>>>

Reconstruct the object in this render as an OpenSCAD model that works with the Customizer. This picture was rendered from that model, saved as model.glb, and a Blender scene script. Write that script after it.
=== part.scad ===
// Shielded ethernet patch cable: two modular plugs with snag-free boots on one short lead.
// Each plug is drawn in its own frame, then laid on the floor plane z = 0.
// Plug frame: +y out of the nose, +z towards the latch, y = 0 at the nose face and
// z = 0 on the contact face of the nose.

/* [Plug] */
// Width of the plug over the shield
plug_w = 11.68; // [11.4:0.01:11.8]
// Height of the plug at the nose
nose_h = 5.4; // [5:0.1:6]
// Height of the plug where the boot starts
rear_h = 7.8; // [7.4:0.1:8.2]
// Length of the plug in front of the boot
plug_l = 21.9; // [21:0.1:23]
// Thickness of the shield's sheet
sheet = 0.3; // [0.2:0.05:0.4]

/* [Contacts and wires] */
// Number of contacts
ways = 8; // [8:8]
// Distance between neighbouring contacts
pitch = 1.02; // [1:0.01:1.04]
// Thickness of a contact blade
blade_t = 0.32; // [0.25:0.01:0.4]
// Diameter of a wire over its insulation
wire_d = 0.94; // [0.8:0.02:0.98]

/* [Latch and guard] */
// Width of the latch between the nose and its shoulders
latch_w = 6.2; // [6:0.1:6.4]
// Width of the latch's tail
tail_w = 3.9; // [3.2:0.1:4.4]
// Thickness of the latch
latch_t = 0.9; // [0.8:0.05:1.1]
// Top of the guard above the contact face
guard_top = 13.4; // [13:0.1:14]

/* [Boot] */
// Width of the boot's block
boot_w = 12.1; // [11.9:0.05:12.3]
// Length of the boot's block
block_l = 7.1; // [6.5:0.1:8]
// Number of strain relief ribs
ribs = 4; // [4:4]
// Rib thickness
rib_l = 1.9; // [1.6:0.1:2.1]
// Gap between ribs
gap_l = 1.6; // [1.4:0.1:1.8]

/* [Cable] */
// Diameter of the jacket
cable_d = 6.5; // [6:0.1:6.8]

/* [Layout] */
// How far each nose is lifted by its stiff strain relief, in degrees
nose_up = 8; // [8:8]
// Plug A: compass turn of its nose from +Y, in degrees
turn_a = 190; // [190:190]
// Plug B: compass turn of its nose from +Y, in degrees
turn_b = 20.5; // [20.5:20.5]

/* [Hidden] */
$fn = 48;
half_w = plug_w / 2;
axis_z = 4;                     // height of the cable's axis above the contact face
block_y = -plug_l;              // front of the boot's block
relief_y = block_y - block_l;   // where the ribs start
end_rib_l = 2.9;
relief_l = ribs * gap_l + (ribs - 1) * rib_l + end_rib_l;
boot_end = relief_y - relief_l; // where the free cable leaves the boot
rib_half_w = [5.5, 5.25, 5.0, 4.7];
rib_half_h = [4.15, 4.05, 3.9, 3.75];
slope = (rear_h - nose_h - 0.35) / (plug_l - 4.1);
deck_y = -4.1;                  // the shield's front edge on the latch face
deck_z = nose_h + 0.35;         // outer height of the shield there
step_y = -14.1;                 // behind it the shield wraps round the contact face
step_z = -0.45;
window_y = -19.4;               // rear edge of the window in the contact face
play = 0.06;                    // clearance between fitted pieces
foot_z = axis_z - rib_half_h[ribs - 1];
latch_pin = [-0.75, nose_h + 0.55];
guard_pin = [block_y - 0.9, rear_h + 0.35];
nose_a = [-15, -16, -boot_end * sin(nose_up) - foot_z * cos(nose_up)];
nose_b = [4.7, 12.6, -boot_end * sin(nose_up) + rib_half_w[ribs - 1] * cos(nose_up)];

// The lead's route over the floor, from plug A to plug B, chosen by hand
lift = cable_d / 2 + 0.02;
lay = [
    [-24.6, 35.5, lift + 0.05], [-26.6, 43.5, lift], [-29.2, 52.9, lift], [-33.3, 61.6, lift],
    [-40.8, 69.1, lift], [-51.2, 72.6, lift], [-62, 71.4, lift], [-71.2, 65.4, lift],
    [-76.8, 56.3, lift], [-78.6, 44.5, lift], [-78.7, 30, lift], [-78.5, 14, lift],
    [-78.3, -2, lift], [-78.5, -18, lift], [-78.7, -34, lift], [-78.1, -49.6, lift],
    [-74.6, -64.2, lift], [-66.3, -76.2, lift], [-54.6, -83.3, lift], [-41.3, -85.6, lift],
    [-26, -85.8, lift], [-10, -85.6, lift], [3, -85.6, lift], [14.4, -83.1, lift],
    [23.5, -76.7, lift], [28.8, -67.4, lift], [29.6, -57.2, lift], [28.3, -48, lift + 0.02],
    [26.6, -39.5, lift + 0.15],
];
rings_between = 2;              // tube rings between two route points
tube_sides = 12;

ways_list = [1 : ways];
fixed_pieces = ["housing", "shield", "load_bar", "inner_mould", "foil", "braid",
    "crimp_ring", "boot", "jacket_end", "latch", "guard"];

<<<

(PROBLEM DETAILS):
Copy exactly the lines that run from the first line of the data to the line containing "wire_d = 0.94; // [0.8:0.02:0.98]", please, with both ends included and nothing else.

(WRITTEN RESPONSE):
Reconstruct the object in this render as an OpenSCAD model that works with the Customizer. This picture was rendered from that model, saved as model.glb, and a Blender scene script. Write that script after it.
=== part.scad ===
// Shielded ethernet patch cable: two modular plugs with snag-free boots on one short lead.
// Each plug is drawn in its own frame, then laid on the floor plane z = 0.
// Plug frame: +y out of the nose, +z towards the latch, y = 0 at the nose face and
// z = 0 on the contact face of the nose.

/* [Plug] */
// Width of the plug over the shield
plug_w = 11.68; // [11.4:0.01:11.8]
// Height of the plug at the nose
nose_h = 5.4; // [5:0.1:6]
// Height of the plug where the boot starts
rear_h = 7.8; // [7.4:0.1:8.2]
// Length of the plug in front of the boot
plug_l = 21.9; // [21:0.1:23]
// Thickness of the shield's sheet
sheet = 0.3; // [0.2:0.05:0.4]

/* [Contacts and wires] */
// Number of contacts
ways = 8; // [8:8]
// Distance between neighbouring contacts
pitch = 1.02; // [1:0.01:1.04]
// Thickness of a contact blade
blade_t = 0.32; // [0.25:0.01:0.4]
// Diameter of a wire over its insulation
wire_d = 0.94; // [0.8:0.02:0.98]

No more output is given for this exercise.